Exercise description:
Repeat the line that contains "Recreate this object as parametric FreeCAD", the line that contains "hollow mushroom knob and a cork seal.", and all lines between them, exactly and with no other lines.

** Begin Stored data **

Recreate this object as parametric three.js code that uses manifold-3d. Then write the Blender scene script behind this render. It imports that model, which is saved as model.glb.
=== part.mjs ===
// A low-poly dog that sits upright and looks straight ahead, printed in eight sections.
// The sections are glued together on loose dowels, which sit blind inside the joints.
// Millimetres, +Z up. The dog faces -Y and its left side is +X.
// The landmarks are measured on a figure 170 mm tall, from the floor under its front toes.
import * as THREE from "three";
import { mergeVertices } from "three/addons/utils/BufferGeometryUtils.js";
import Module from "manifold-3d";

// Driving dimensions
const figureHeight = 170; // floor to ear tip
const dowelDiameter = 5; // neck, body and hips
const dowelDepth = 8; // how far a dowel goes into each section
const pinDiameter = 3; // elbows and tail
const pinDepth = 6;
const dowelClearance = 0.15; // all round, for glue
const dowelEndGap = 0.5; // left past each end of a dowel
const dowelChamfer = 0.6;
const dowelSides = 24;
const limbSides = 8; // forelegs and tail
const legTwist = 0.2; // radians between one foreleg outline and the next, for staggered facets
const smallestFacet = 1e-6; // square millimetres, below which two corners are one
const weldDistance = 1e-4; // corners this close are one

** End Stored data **
** Begin Stored data **

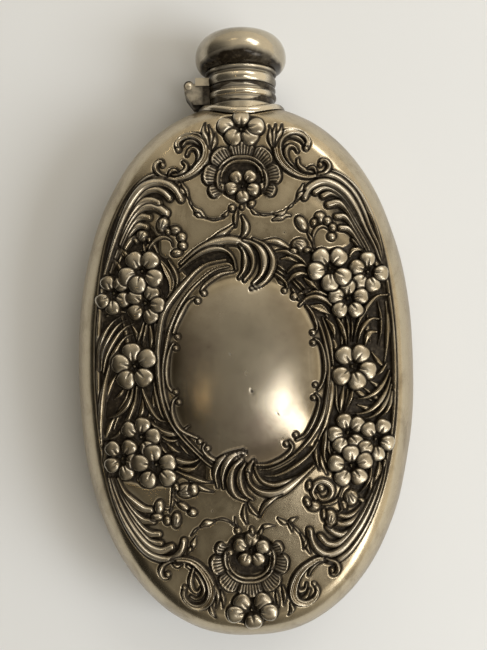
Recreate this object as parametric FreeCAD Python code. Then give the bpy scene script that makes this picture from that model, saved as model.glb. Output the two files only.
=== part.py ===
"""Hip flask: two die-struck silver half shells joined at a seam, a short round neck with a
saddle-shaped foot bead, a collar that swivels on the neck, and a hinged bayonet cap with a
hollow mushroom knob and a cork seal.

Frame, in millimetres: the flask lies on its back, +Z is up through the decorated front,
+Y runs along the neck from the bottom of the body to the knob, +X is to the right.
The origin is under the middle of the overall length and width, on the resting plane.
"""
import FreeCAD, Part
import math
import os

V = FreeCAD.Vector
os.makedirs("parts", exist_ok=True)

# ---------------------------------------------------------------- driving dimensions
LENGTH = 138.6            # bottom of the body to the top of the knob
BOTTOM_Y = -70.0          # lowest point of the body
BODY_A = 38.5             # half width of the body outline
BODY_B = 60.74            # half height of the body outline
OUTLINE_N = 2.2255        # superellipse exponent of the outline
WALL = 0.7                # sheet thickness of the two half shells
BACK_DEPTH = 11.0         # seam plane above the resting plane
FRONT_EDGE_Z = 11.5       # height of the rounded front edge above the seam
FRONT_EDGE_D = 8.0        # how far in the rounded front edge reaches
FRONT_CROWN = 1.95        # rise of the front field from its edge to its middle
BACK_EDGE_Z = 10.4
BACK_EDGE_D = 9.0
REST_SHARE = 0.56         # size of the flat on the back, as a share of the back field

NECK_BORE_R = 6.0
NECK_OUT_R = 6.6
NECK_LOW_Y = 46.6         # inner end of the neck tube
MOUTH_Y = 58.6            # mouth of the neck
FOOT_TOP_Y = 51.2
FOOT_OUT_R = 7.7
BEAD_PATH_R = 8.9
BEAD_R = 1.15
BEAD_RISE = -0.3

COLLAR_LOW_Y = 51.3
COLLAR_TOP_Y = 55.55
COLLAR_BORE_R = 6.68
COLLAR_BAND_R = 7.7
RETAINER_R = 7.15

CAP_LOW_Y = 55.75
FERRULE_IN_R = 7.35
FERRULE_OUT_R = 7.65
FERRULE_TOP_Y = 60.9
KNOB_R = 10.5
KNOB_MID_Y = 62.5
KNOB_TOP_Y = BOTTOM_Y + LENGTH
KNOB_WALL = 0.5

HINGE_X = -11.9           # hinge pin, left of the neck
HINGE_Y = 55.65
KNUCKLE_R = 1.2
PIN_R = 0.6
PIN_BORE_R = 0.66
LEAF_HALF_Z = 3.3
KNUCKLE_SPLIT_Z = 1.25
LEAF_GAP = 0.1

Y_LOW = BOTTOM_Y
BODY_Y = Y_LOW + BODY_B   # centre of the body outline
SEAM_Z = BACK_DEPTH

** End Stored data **

Completed task:
Recreate this object as parametric FreeCAD Python code. Then give the bpy scene script that makes this picture from that model, saved as model.glb. Output the two files only.
=== part.py ===
"""Hip flask: two die-struck silver half shells joined at a seam, a short round neck with a
saddle-shaped foot bead, a collar that swivels on the neck, and a hinged bayonet cap with a
hollow mushroom knob and a cork seal.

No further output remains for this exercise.